Being a collector, it is hard to pass up making a few purchases for myself, although I must be mindful of the eventual return trip home and the packing it will require. To make that a little less onerous, I am attempting to accumulate only small things, and to that end my Santa Claus collection now includes a tiny wooden Wiehnachtsman in a walnut shell case, and one in an impossibly tiny matchbox toyshop. I have also purchased a second walnut-shell piece, this one with a nativity scene and a tiny propeller on top to spin it around, to expand my over-the-top nacimiento display.

My favorite acquisition so far, however, is a nativity scene made in an old prayer book binding. I met the artist, an older gentleman from Austria, who uses tiny molds to make figures from ceramic clay, handpaints them all using a jeweler's loupe to help him see the fine detail work, and then constructs scenes of varying complexity, depending upon the size container he is using. He uses old boxes and books and shadowbox frames, mostly fairly small, but he has a huge one on display that must have hundreds of figures in it. In every single scene is the joyous "Jubelkarl", a goofy character from a 400-year-old Austrian tradition which I am still trying to decipher from the German handout I was given. Jubelkarl is apparently some sort of let's-look-on-the-bright-side of things Pollyanna, jolly no matter what the circumstances, and not associated with any particular holiday tradition. His presence in these nativities is completely whimsical. He wears 17th-century Austrian garb and is waving his hat about with happy abandon.

The markets are also crammed with the usual German food stands, with some other regional specialties thrown in, like Hungarian Langos - the eastern European answer to Indian frybread, served with sheep's cheese, tomatoes, sauce - and Dresdner Handbröt which requires an outside brick oven to bake the handmade bread stuffed with cheese to a melting wonder. There's wurst, potatoes in a dozen incarnations, huge pans of cooking mushrooms and onions, kraut and kale, flame-cooked salmon, goulash and soups, pasta, pizza, crepes, pastries, candies, and hot chocolate so thick you have to eat it with a spoon. My favorites are the nuts that are tumbled with a sugar mixture in a heated copper kettle until the sugar has cooked into a crunchy coating. Still warm from the vat they are excruciating. My dentist would be appalled at my consumption. The candy stalls also sell frosted gingerbread heart cookies of varying sizes (some of them must be 18" across) that are strung with ribbons and worn around the neck, and another newbie to me, the Schaumküsse, which are fluffy cylinders of lightly flavored delicate marshmallow cream dipped in a variety of chocolate coatings. (Can you tell by my loving description that I have also consumed several of these?) There is also, of course, beer. And Glühwein; everywhere Glühwein. (The German word for lightbulb is "Glühlampe"; I'm not sure if the warm spiced wine derives its similarly glowing name from the effect it has on its consumers - perhaps the glowing feelings it bestows, or the eventual transformation of those drinkers' noses from mere prosaic fleshy extrusions into something more incandescent. I may never know.)

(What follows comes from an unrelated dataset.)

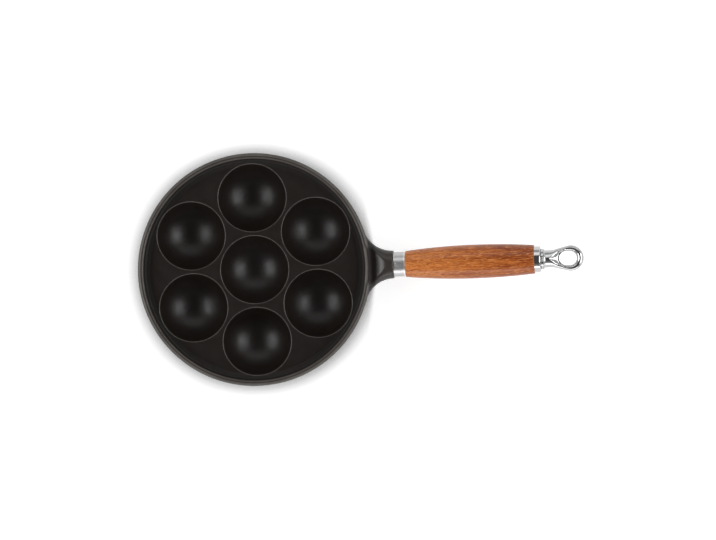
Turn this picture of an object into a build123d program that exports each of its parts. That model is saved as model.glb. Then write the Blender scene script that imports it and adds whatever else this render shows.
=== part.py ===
from build123d import *
import math
import os

# Aebleskiver pan: one iron casting with seven round wells, and a turned wooden handle on a tie rod.
# Millimetres. The pan's axis is +Z, it stands on z = 0, and the handle points along +X.
# Each sub-part goes to its own STEP file.

# Rim, wall and deck of the casting
rim_radius = 104.0
pan_height = 42.0
base_inset = 8.0
base_edge_round = 1.5
wall_thickness = 4.6
rim_thickness = 5.4
rim_round = 2.5
deck_depth = 10.0
deck_foot_round = 2.2
deck_thickness = 4.5

# Wells, one in the middle and six around it, with flat land left between them and at the wall
outer_wells = 6
land_between_wells = 3.6
land_at_wall = 3.8
well_depth = 27.0
well_wall = 4.0
well_edge_round = 0.9
well_pad_radius = 14.0

# Boss that the handle is screwed into
boss_reach = 21.0
boss_root_inset = 9.0
boss_end_z = 27.0
boss_end_half_width = 12.6
boss_end_half_height = 12.6
boss_end_corner = 12.0
boss_end_round = 0.8
boss_flare_radius = 26.0
boss_wall_corner = 5.2
boss_dish_depth = 5.6
boss_belly_depth = 7.0
handle_rise = 7.0

# Tie rod and its thread
thread_diameter = 8.0
thread_pitch = 1.25
thread_depth = 0.75
thread_running_gap = 0.05
engaged_turns = 12
front_thread_length = 20.0
rear_thread_length = 12.0
rod_tip_chamfer = 1.0
socket_spare_depth = 3.0
socket_mouth_chamfer = 0.8
rod_shank_diameter = 6.9

# Metal pieces on the rod
seat_gap = 0.05
ferrule_radius = 10.95
ferrule_length = 10.6
ferrule_wall = 1.2
ferrule_floor = 1.5
ferrule_round = 0.5
rod_hole_gap = 0.3
spigot_gap = 0.1
washer_gap = 0.3
front_washer_thickness = 1.2
cap_radius = 11.6
cap_length = 5.6
cap_wall = 1.2
cap_floor = 1.5
cap_round = 1.4
spring_washer_thickness = 2.0
spring_washer_radius = 7.4
spring_washer_split = 1.6

# Wooden grip
grip_length = 115.7
grip_front_radius = 11.7
grip_rear_radius = 12.8
grip_largest_radius = 15.15
grip_largest_place = 62.8
grip_end_round = 0.9
grip_bore_radius = 4.6

# Hanging eye
eye_collar_radius = 9.3
eye_collar_length = 2.6
eye_collar_round = 0.8
eye_neck_radius = 7.8
eye_neck_length = 10.5
eye_neck_foot_round = 1.5
eye_loop_centre = 26.5
eye_loop_radius = 11.5
eye_loop_thickness = 8.0
eye_flat_start = 6.5
eye_flat_end = 17.5
eye_edge_round = 2.2
eye_hole_length = 15.6
eye_hole_width = 12.1
eye_hole_centre = 23.9
eye_hole_round = 1.2
eye_socket_depth = 10.0
scoop_start = 7.6
scoop_start_z = 7.3
scoop_end_z = 3.6
scoop_half_width = 5.7
scoop_half_depth = 2.4

# What a cut runs past the face that it opens
overrun = 1.0

# Where the boss's sections stand, from its root to its end face, how deep the dish in the top and the
# belly below are there, and how far each section's corners have gone from the wall's to the end's
station_shares = (0.0, 0.12, 0.23, 0.35, 0.49, 0.65, 0.83, 1.0)
dish_shares = (0.45, 0.62, 0.88, 1.0, 0.82, 0.38, 0.08, 0.0)
belly_shares = (1.0, 0.86, 0.66, 0.46, 0.27, 0.12, 0.03, 0.0)
corner_shares = (0.0, 0.0, 0.0, 0.05, 0.3, 0.68, 0.94, 1.0)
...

So far I have no plans for Christmas myself. With the dollar continuing to drop against the Euro, an expedition to Crete is probably not in the cards. I thought about Mallorca as it's super-cheap to get there, but with Hannah gone I would have to board Maggie, which doesn't seem like it's in the cards, either. I am scoping out the Christmas concert scene and plan at least to get to a musical event or two, and will possibly go to Christmas dinner and a movie with an American friend from the Goethe Institute who is also familyless here. In any event, it's Christmas in Europe! What's not to love?